What the exercise asks: Would you return all of this data exactly, leaving nothing out?

-=-=-

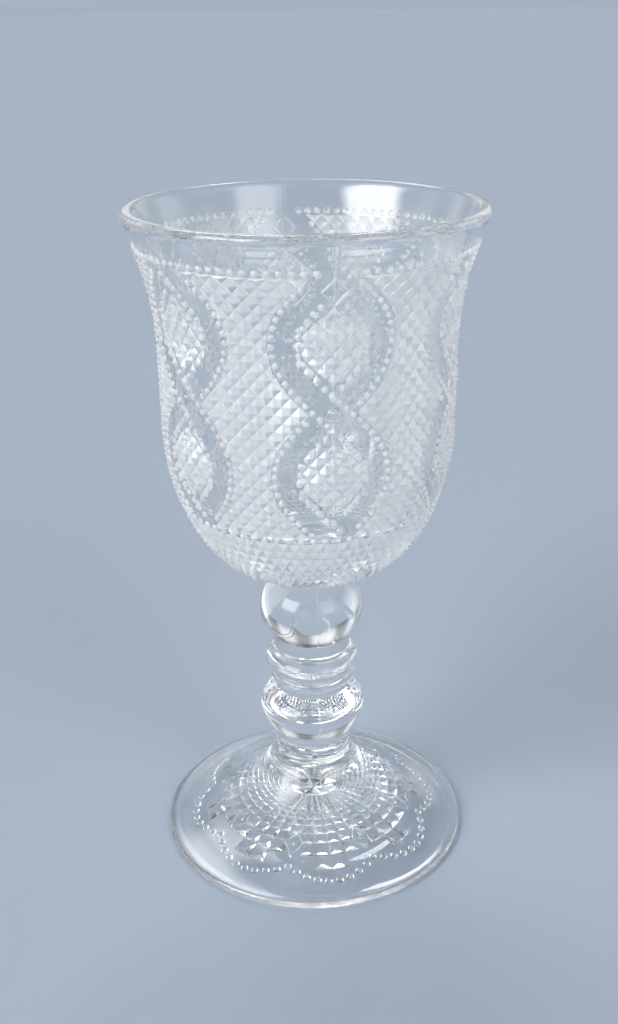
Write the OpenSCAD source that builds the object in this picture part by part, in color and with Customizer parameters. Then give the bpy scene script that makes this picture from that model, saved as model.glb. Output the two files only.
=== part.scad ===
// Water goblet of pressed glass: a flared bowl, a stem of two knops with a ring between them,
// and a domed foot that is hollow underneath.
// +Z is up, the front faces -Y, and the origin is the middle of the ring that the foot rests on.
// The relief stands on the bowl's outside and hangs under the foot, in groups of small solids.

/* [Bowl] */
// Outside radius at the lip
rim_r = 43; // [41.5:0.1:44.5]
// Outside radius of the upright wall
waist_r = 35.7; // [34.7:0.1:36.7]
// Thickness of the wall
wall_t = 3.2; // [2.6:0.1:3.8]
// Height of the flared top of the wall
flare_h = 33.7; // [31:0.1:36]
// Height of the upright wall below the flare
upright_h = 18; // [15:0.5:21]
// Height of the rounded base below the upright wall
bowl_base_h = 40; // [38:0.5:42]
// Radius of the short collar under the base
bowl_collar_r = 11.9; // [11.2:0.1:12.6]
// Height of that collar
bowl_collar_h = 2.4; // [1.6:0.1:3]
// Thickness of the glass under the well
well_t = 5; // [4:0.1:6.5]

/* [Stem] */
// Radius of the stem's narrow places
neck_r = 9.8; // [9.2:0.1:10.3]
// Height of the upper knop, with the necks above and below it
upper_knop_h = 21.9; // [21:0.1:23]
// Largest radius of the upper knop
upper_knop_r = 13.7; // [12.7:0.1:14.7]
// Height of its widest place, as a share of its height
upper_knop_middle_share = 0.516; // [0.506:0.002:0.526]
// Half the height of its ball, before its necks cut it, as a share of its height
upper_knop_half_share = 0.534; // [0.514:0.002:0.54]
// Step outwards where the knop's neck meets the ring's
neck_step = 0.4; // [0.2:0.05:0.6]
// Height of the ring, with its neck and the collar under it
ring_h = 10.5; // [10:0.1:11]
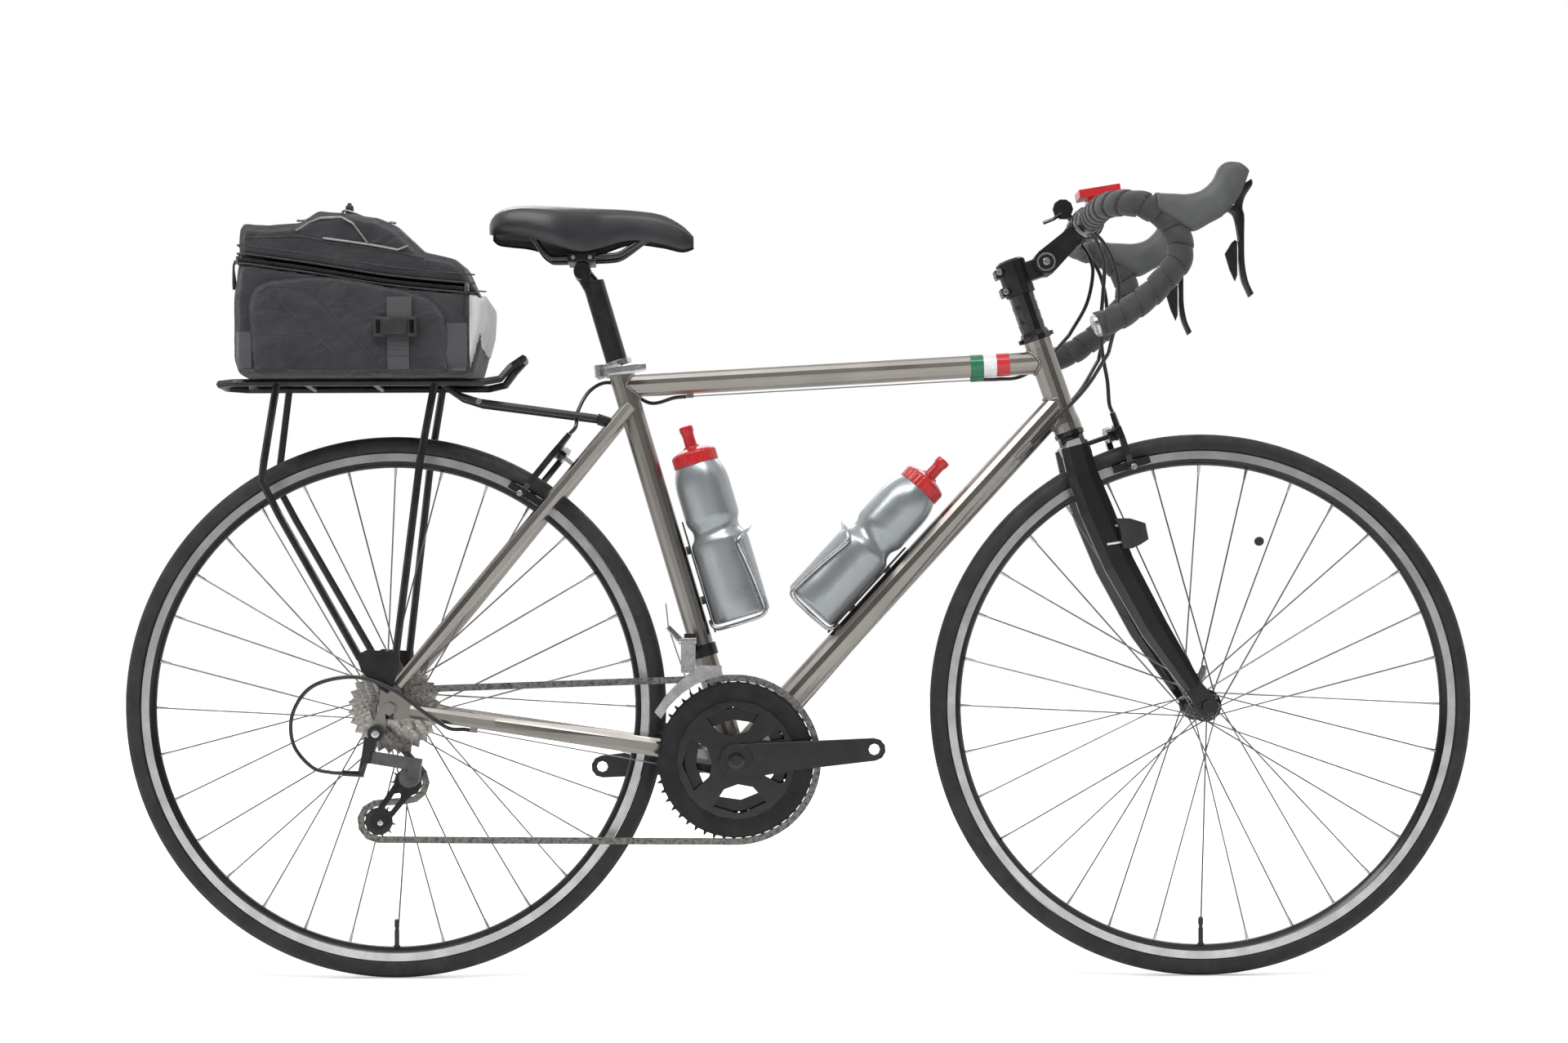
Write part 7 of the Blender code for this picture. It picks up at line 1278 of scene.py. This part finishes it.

-=-=-

Exercise answer:
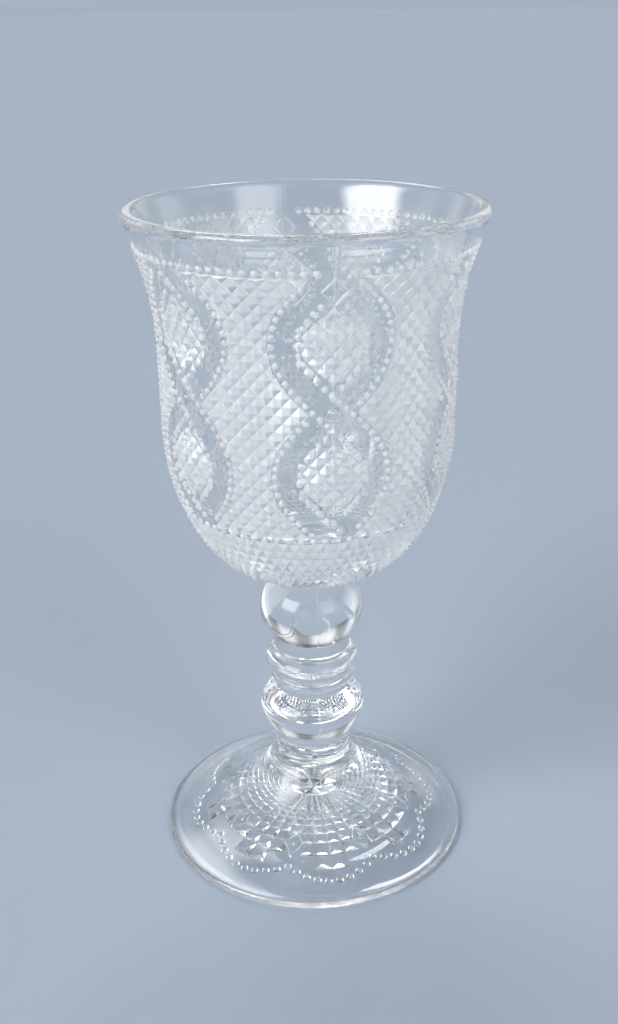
Write the OpenSCAD source that builds the object in this picture part by part, in color and with Customizer parameters. Then give the bpy scene script that makes this picture from that model, saved as model.glb. Output the two files only.
=== part.scad ===
// Water goblet of pressed glass: a flared bowl, a stem of two knops with a ring between them,
// and a domed foot that is hollow underneath.
// +Z is up, the front faces -Y, and the origin is the middle of the ring that the foot rests on.
// The relief stands on the bowl's outside and hangs under the foot, in groups of small solids.

/* [Bowl] */
// Outside radius at the lip
rim_r = 43; // [41.5:0.1:44.5]
// Outside radius of the upright wall
waist_r = 35.7; // [34.7:0.1:36.7]
// Thickness of the wall
wall_t = 3.2; // [2.6:0.1:3.8]
// Height of the flared top of the wall
flare_h = 33.7; // [31:0.1:36]
// Height of the upright wall below the flare
upright_h = 18; // [15:0.5:21]
// Height of the rounded base below the upright wall
bowl_base_h = 40; // [38:0.5:42]
// Radius of the short collar under the base
bowl_collar_r = 11.9; // [11.2:0.1:12.6]
// Height of that collar
bowl_collar_h = 2.4; // [1.6:0.1:3]
// Thickness of the glass under the well
well_t = 5; // [4:0.1:6.5]

/* [Stem] */
// Radius of the stem's narrow places
neck_r = 9.8; // [9.2:0.1:10.3]
// Height of the upper knop, with the necks above and below it
upper_knop_h = 21.9; // [21:0.1:23]
// Largest radius of the upper knop
upper_knop_r = 13.7; // [12.7:0.1:14.7]
// Height of its widest place, as a share of its height
upper_knop_middle_share = 0.516; // [0.506:0.002:0.526]
// Half the height of its ball, before its necks cut it, as a share of its height
upper_knop_half_share = 0.534; // [0.514:0.002:0.54]
// Step outwards where the knop's neck meets the ring's
neck_step = 0.4; // [0.2:0.05:0.6]
// Height of the ring, with its neck and the collar under it
ring_h = 10.5; // [10:0.1:11]
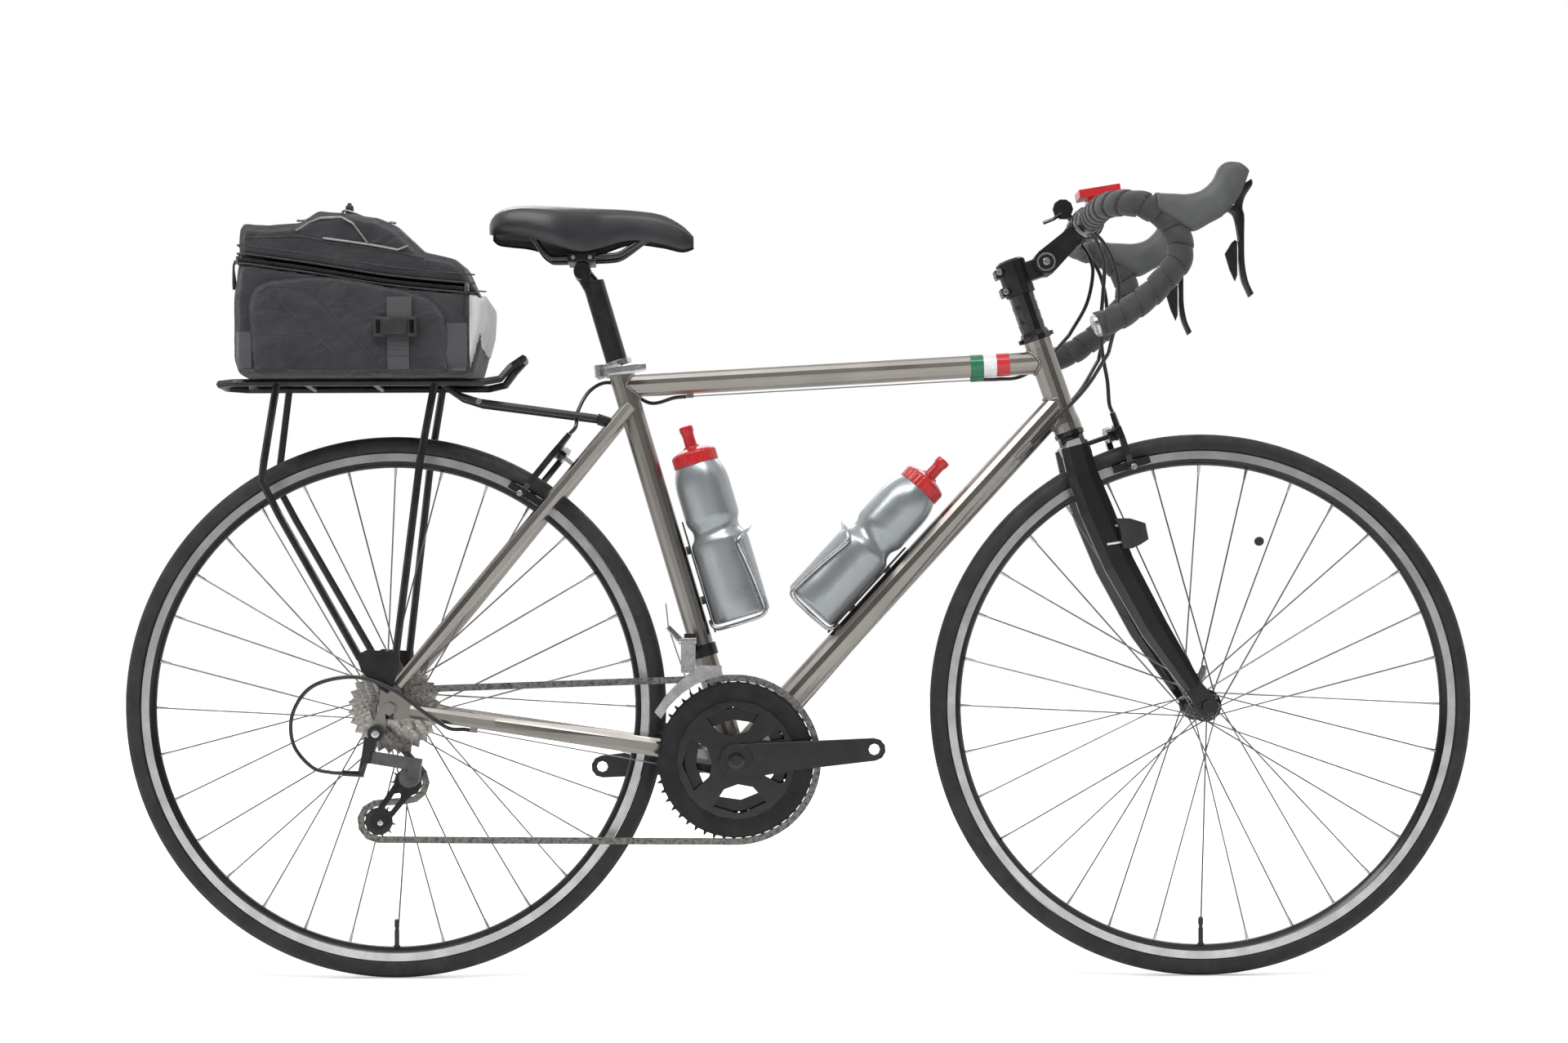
Write part 7 of the Blender code for this picture. It picks up at line 1278 of scene.py. This part finishes it.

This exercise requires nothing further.